CHICAGO (WCIA) — The Illinois Commerce Commission announced that it is investing more than $476 million into railroad crossing improvements throughout the state. This comes alongside the release of the ICC’s annual report on railroad hazmat incidents in the state.
The report found that of the 8,549 inspections of rail cars in the state in 2022, the ICC found violations in just 1.3% of all inspections. For comparison, violations topped 12% when inspections started 40 years ago.
Inspectors conduct frequent field checks of signals, track structure, operating practices and hazardous materials themselves. Along with federal investigators, they focus on railroad mainline tracks, rail yards and the industrial facilities of shippers and consignees of hazardous materials.
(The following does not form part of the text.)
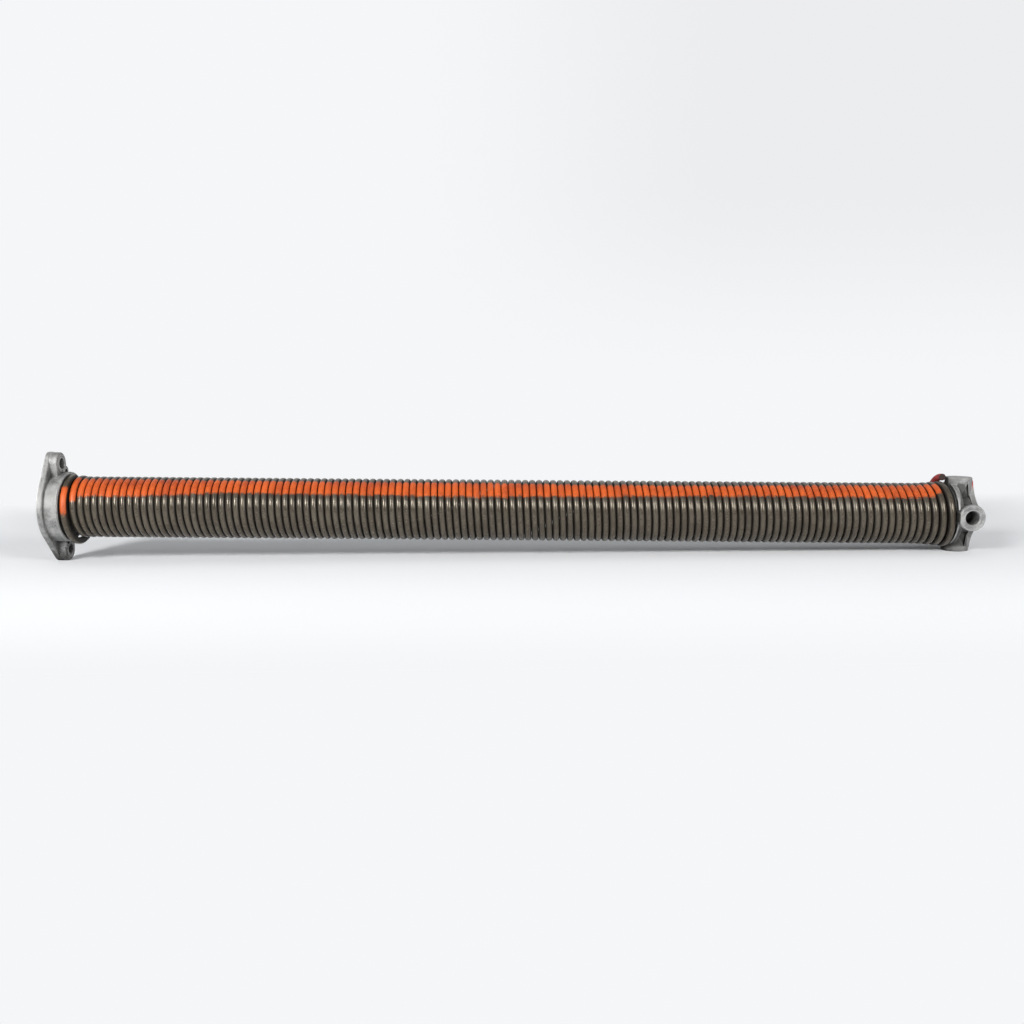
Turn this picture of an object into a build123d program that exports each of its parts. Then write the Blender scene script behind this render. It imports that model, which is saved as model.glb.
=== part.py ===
"""Garage door torsion spring with its two cones fitted, in millimetres.

X runs along the spring from the wall bracket end to the winding end, Z is up, and the shaft
axis is the X axis. The origin is on that axis, in the face that bolts to the centre bracket.
"""
from build123d import *
from math import cos, pi, radians, sin
import os

# ---------------------------------------------------------------- driving dimensions
shaft_diameter = 25.4  # 1 in torsion shaft
shaft_clearance = 0.25  # all round the shaft, as cast
wire_diameter = 6.67  # 0.2625 in oil-tempered wire
coil_inside_diameter = 46.2  # nominal 1-3/4 in, loose as wound
coil_pitch = 6.776  # midway along: wound close, with a hair between turns
pitch_spread = 0.13  # how much looser the last turn is than the first
half_turns = 249  # up to where the wire leaves the winding cone's thread

# the end turns are opened by the cones that are threaded into them
bracket_opened_turns = 2
winding_opened_turns = 4
end_growth = 2.3  # on the radius
bracket_pitch_growth = 1.0
winding_pitch_growth = 1.7
first_turn_droop = 5.4  # the first turn stands off the cone at its bottom
tail_air = 0.6  # under the last half turn, which climbs over the turn before
tail_advance = -1.4  # it ends a little back over that turn

# both castings
seat_air = 0.1  # between the wire and what it seats against
nose_length = 44
nose_taper_length = 26
threaded_half_turns = 8
nose_base_radius = 26.7
nose_tip_radius = 22.4
nose_tip_chamfer = 1.5
edge_round = 1.2
bore_chamfer = 1.0

# stationary cone
plate_thickness = 5
plate_radius = 37.5
drum_radius = 34
drum_length = 17.8
bolt_spacing = 85.72  # 3-3/8 in
bolt_hole_diameter = 10.6  # for 3/8 in bolts
ear_tip_radius = 11.4
ear_lean = 7.3  # degrees from upright, about the shaft axis
ear_body_radius = 10.9
ear_height = 11.5
bolt_pad_radius = 8.2
bolt_pad_height = 0.5
core_pocket_radius = 2.4
core_pocket_depth = 7
core_pocket_reach = 34.6  # from the shaft axis
core_pocket_lean = -2  # degrees from upright
core_boss_radius = 5.6
core_boss_height = 13

# winding cone
hub_radius = 19.5
flange_radius = 30.5
flange_thickness = 4.5
flange_slope_length = 2.5
socket_outside_diameter = 24.8
socket_reach = 36
socket_bar_diameter = 12.7  # 1/2 in winding bar
socket_clearance = 0.25
socket_floor_radius = 17.4
socket_mouth_chamfer = 0.8
web_thickness = 5.5
web_tip_half_width = 5
web_tip_reach = 33
web_waist_radius = 20.6
notch_apex_reach = 31.5  # the three-cornered notches beside each socket
notch_apex_offset = 4.5
notch_foot_reach = 12.5
notch_floor = 8.8

# set screws, 3/8 in with square heads
screw_diameter = 9.5
screw_clearance = 0.05
screw_head = 9.5
screw_head_height = 8.5
screw_tip_radius = 13.4  # backed off, clear of the shaft
screw_shank_end = 28.5
screw_tip_chamfer = 1.0
screw_head_round = 0.6
screw_angles = {"set_screw_top": 45, "set_screw_bottom": -45}  # round X from +Y

# ---------------------------------------------------------------- worked out
wire_radius = wire_diameter / 2
coil_radius = (coil_inside_diameter + wire_diameter) / 2
bore_radius = shaft_diameter / 2 + shaft_clearance
spring_start = drum_length + wire_radius + seat_air
upright = Vector(0, 1, 0)


def opening(place):
    """How far the wire is opened after so many half turns: 1 at either end, 0 along the body."""
    from_bracket = place / 2 / bracket_opened_turns
    from_winding = (half_turns - place) / 2 / winding_opened_turns
    return max(0.0, 1 - min(from_bracket, from_winding)) ** 1.5


def seam_points():
    """Centres of the wire where it crosses the upright plane, over and under the axis by turns."""
    points, x = [], spring_start
    for place in range(half_turns + 1):
        radius = coil_radius + end_growth * opening(place)
        if place == 1:
            radius += first_turn_droop
        points.append(Vector(x, 0, radius if place % 2 == 0 else -radius))
        along = place / half_turns - 0.5
        growth = bracket_pitch_growth if along < 0 else winding_pitch_growth
        x += (coil_pitch + pitch_spread * along + growth * opening(place)) / 2
    last, under = points[-1], points[-2]
    points.append(Vector(last.X + tail_advance, 0, under.Z + wire_diameter + tail_air))
    return points


seams = seam_points()
flange_face = seams[-2].X + wire_radius + 3 * seat_air
socket_plane = seams[-1].X + wire_radius + seat_air + socket_outside_diameter / 2
outboard = socket_plane + socket_outside_diameter / 2


def along_x(x, x_dir=(0, 1, 0)):
    """A work plane square to the shaft axis, with its own x along Y and its own y along Z."""
    return Plane(origin=(x, 0, 0), x_dir=x_dir, z_dir=(1, 0, 0))


def half_turn(place, section):
    """The section carried round from one seam to the next, in a flat arc that leans with the pitch.

    Right-hand wound: over the top, down in front (-Y), under, and up behind.
    """
    start, end = seams[place], seams[place + 1]
    lean = (end - start).cross(upright)
    lean = lean if lean.X > 0 else -lean
    return revolve(section, Axis((start + end) / 2, lean), 180)


def wire_section(place, radius=wire_radius):
    return (Plane(origin=seams[place], x_dir=(1, 0, 0), z_dir=(0, -1, 0)) * Circle(radius)).face()


# ---------------------------------------------------------------- the wire
def make_spring():
    """One wire: the round skins of all the half turns and the tail, with a cut face at each end."""
    skins = [
        half_turn(place, wire_section(place)).faces().filter_by(GeomType.TORUS)[0]
        for place in range(half_turns + 1)
    ]
    return Solid(Shell([wire_section(0), *skins, wire_section(half_turns + 1)]))


def thread_cutter(places):
    """The wire's own path, a seating clearance thicker."""
    return [half_turn(p, wire_section(p, wire_radius + seat_air)) for p in places]


# ---------------------------------------------------------------- the castings
def nose(base, direction):
    """The part of a cone inside the spring: a taper that the end turns sit on, then a plain pilot."""
    profile = [
        (0, 0),
        (0, nose_base_radius),
        (nose_taper_length, nose_tip_radius),
        (nose_length - nose_tip_chamfer, nose_tip_radius),
        (nose_length, nose_tip_radius - nose_tip_chamfer),
        (nose_length, 0),
    ]
    outline = Polyline([(base + direction * x, 0, r) for x, r in profile], close=True)
    return revolve(make_face(outline), Axis.X)


def shaft_bore(start, length):
    """The shaft's way through a casting, with both mouths broken."""
    mouth = bore_radius + bore_chamfer
    tool = along_x(start) * extrude(Circle(bore_radius), length)
    for x, inward in ((start, 1), (start + length, -1)):
        plane = Plane(origin=(x, 0, 0), x_dir=(0, 1, 0), z_dir=(inward, 0, 0))
        tool += plane * Cone(mouth, bore_radius, bore_chamfer, align=(Align.CENTER, Align.CENTER, Align.MIN))
    return tool


def leaning_pair(reach, lean):
    """A place and its opposite, so far from the shaft axis, seen along it with Y across and Z up."""
    away = Vector(-sin(radians(lean)), cos(radians(lean))) * reach
    return [away, -away]


def make_stationary_cone():
    """The wall bracket end: an eared anchor plate, a round drum and the nose."""
    bolts = leaning_pair(bolt_spacing / 2, ear_lean)
    cores = leaning_pair(core_pocket_reach, core_pocket_lean)
    rim = Sketch() + Circle(plate_radius)
    for bolt in bolts:
        rim += Pos(*bolt) * Circle(ear_tip_radius)
    plate = extrude(along_x(0) * make_hull(rim.edges()), plate_thickness)
    plate = fillet(plate.edges().group_by(Axis.X)[-1], edge_round)
    drum = extrude(along_x(0) * Circle(drum_radius), drum_length)
    body = plate + chamfer(drum.edges().group_by(Axis.X)[-1], edge_round)
    ears = Rot(0, 0, 90 + ear_lean) * SlotCenterToCenter(bolt_spacing, 2 * ear_body_radius)
    ears = extrude(along_x(0) * ears, ear_height)
    body += fillet(ears.edges().group_by(Axis.X)[-1], edge_round)
    for bolt, core in zip(bolts, cores):
        body += extrude(along_x(0) * Pos(*bolt) * Circle(bolt_pad_radius), ear_height + bolt_pad_height)
        boss = extrude(along_x(0) * Pos(*core) * Circle(core_boss_radius), core_boss_height)
        body += fillet(boss.edges().group_by(Axis.X)[-1], edge_round)
    body += nose(drum_length, 1)
    for bolt, core in zip(bolts, cores):
        body -= extrude(along_x(0) * Pos(*bolt) * Circle(bolt_hole_diameter / 2), drum_length)
        pocket = Pos(*core) * Circle(core_pocket_radius)
        body -= extrude(along_x(drum_length) * pocket, core_boss_height - core_pocket_depth - drum_length)
    body -= shaft_bore(0, drum_length + nose_length)
    for cutter in thread_cutter(range(threaded_half_turns)):
        body -= cutter
    return body


def make_winding_cone():
    """The winding end: four bar sockets in a cross, a scalloped outboard web, a flange and the nose."""
    hub_length = outboard - flange_face
    slope_start = flange_face + flange_thickness
    body = extrude(along_x(flange_face) * Circle(hub_radius), hub_length)
    slope = [
        (flange_face, 0),
        (flange_face, flange_radius),
        (slope_start, flange_radius),
        (slope_start + flange_slope_length, hub_radius),
        (slope_start + flange_slope_length, 0),
    ]
    body += revolve(make_face(Polyline([(x, 0, r) for x, r in slope], close=True)), Axis.X)
    quarters = [Pos(socket_plane, 0, 0) * Rot(90 * quarter, 0, 0) for quarter in range(4)]
    boss = extrude(Circle(socket_outside_diameter / 2), socket_reach)
    boss = chamfer(boss.edges().group_by(Axis.Z)[-1], socket_mouth_chamfer)
    boss -= socket_notches()
    for quarter in quarters:
        body += quarter * boss
    web = extrude(along_x(outboard) * web_outline(), -web_thickness)
    body += chamfer(web.edges().group_by(Axis.X)[-1], socket_mouth_chamfer)
    body += nose(flange_face, -1)
    bar = socket_bar_diameter / 2 + socket_clearance
    hole = Pos(0, 0, socket_floor_radius) * extrude(Circle(bar), socket_reach)
    hole += Pos(0, 0, socket_reach - socket_mouth_chamfer) * Cone(
        bar, bar + 2 * socket_mouth_chamfer, 2 * socket_mouth_chamfer,
        align=(Align.CENTER, Align.CENTER, Align.MIN),
    )
    for quarter in quarters:
        body -= quarter * hole
    body -= shaft_bore(flange_face - nose_length, hub_length + nose_length)
    for angle in screw_angles.values():
        body -= screw_place(angle) * extrude(Circle(screw_diameter / 2 + screw_clearance), flange_radius)
    for cutter in thread_cutter(range(half_turns - threaded_half_turns, half_turns + 1)):
        body -= cutter
    return body


def socket_notches():
    """What is cast away on both sides of a socket: a flat-floored notch that narrows outwards."""
    corners = [
        (notch_apex_offset, notch_apex_reach),
        (outboard - web_thickness - socket_plane, notch_foot_reach),
        (flange_face + flange_thickness - socket_plane, notch_foot_reach),
    ]
    outline = make_face(Polyline([(x, 0, reach) for x, reach in corners], close=True))
    depth = socket_outside_diameter / 2 - notch_floor
    notch = extrude(Pos(0, notch_floor, 0) * outline, depth, dir=(0, 1, 0))
    return notch + mirror(notch, Plane.XZ)


def web_outline():
    """A four-pointed star with hollow sides, one point to each socket."""
    waist = web_waist_radius * cos(pi / 4)
    sides = []
    for quarter in range(4):
        tip = Line((-web_tip_half_width, web_tip_reach), (web_tip_half_width, web_tip_reach))
        hollow = ThreePointArc(
            (web_tip_half_width, web_tip_reach), (waist, waist), (web_tip_reach, web_tip_half_width)
        )
        sides += [Rot(0, 0, -90 * quarter) * tip, Rot(0, 0, -90 * quarter) * hollow]
    return make_face(sides)


# ---------------------------------------------------------------- the set screws
def screw_place(angle):
    """A screw's own frame: its axis is its Z, pointing out from the shaft."""
    return Pos(socket_plane, 0, 0) * Rot(angle - 90, 0, 0)


def make_set_screw(angle):
    shank = extrude(Circle(screw_diameter / 2), screw_shank_end - screw_tip_radius)
    shank = Pos(0, 0, screw_tip_radius) * chamfer(shank.edges().group_by(Axis.Z)[0], screw_tip_chamfer)
    head = Pos(0, 0, screw_shank_end) * extrude(Rectangle(screw_head, screw_head), screw_head_height)
    head = chamfer(head.edges().group_by(Axis.Z)[-1], screw_head_round)
    return screw_place(angle) * (shank + head)


# ---------------------------------------------------------------- the nodes
parts = {
    "torsion_spring": make_spring(),
    "stationary_cone": make_stationary_cone(),
    "winding_cone": make_winding_cone(),
}
for name, angle in screw_angles.items():
    parts[name] = make_set_screw(angle)

os.makedirs("parts", exist_ok=True)
for name, shape in parts.items():
    export_step(shape, f"parts/{name}.step")
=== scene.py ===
"""The finish of a garage door torsion spring fitted with its two cones.

The castings and the set screws keep their solids. The spring is wound here as one wire, half turn
by half turn, because its paint and its scuffs follow the wire.
"""
from math import atan2, cos, pi, radians, sin

import bmesh
import bpy
from mathutils import Matrix, Vector


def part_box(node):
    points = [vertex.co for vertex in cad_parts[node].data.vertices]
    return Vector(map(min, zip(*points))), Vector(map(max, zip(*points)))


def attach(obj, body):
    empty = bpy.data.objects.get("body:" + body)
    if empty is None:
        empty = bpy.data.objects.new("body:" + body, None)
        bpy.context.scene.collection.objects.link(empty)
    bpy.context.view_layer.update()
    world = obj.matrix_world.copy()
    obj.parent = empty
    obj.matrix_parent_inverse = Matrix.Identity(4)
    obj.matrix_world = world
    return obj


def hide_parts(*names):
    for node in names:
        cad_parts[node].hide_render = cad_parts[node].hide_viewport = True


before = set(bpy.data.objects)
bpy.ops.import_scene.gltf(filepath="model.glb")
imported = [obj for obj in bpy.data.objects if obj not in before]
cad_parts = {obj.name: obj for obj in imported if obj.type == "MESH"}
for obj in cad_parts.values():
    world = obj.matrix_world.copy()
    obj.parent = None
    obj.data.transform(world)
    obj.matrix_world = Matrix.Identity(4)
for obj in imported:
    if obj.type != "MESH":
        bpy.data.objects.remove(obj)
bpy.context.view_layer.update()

# ------------------------------------------------------------------ sizes, in metres
WIRE_DIAMETER = 0.00667
COIL_RADIUS = 0.026435  # to the centre of the wire
COIL_PITCH = 0.006776  # midway along
PITCH_SPREAD = 0.00013  # the body's pitch at the winding end less that at the bracket end
HALF_TURNS = 249  # without the tail, which is one half turn more
BRACKET_OPENED_TURNS = 2  # turns that open toward the bracket end
WINDING_OPENED_TURNS = 4  # and toward the winding end
END_GROWTH = 0.0023  # how far the end turns stand further out
BRACKET_PITCH_GROWTH = 0.0010
WINDING_PITCH_GROWTH = 0.0017
FIRST_TURN_DROOP = 0.0054  # how much lower the first turn hangs
TAIL_AIR = 0.0006  # between the tail and the turn under it
TAIL_ADVANCE = -0.0014  # how far the tail ends past the last turn, along the shaft
LAST_TURN = (HALF_TURNS + 1) / 2  # where the wire ends, counted in turns
DRUM_LENGTH = 0.0178  # of the stationary cone, from its plate to the coil
HUB_LENGTH = 0.0232  # of the winding cone, from its flange to its outer face
SEAT_AIR = 0.0001
SPRING_START = DRUM_LENGTH + WIRE_DIAMETER / 2 + SEAT_AIR
outer_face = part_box("winding_cone")[1].x
flange_start = outer_face - HUB_LENGTH


# ------------------------------------------------------------------ shader nodes
def feed(tree, socket, value):
    """A link or a plain value into one input."""
    if isinstance(value, bpy.types.NodeSocket):
        tree.links.new(value, socket)
    else:
        socket.default_value = value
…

Any violations or defects discovered, regardless of severity, must be corrected to prevent serious incidents like the derailment that happened in East Palestine, Ohio last month.
“The disaster in East Palestine has rightfully turned attention to our nation’s rail safety efforts,” said ICC Chairman Carrie Zalewski. “Our hazardous materials report is an important resource for understanding the kinds of incidents that occur on Illinois railways and helps the Commission to inform its ongoing safety measures. Investigating these incidents when they occur is critical, but the goal of routine inspections is ultimately to minimize and prevent these disasters from occurring in the first place.”
The ICC is required by law to prepare a report on hazmat incidents for the Illinois General Assembly that includes the location, substance involved, amounts involved and the suspected reason for the incident, along with the rail line and point of origin of the materials involved.
The release of this report comes at the same time as the ICC approves its annual five-year Crossing Safety Improvement Program. From 2024 to 2028, over $476 million from the Grade Crossing Safety Protection Fund and Rebuild Illinois will help communities and railroads pay for improvements at 424 crossings throughout the state.
“Upgrading pedestrian crossings, flashing warning devices, and other critical safety infrastructure is a no brainer for keeping Illinoisans safe while they traverse rail tracks,” said ICC Commissioner Michael Carrigan. “Over 7,000 miles of track makes our state’s rail system the second largest in the nation, and the Grade Crossing Protection Fund is an essential tool for keeping these railways safe for all who use them.”
The five-year-plan proposes using GCPF dollars to help cover the cost of 34 new bridge projects, 365 new grade crossing projects and 15 low-cost emergency or experimental improvements at 400 locations. These projects include updates to pedestrian and commuter safety.
“The projects in this year’s Crossing Safety Improvement Program reflect the ICC’s commitment to reducing the potential for rail collisions. Improving our state’s existing infrastructure and installing modernized warning signs ahead of tracks are surefire steps to keep people and goods safe as they travel along Illinois’ railways,” said ICC Chairman Carrie Zalewski.
A full list of crossings that will be upgraded under this plan can be found on the ICC website.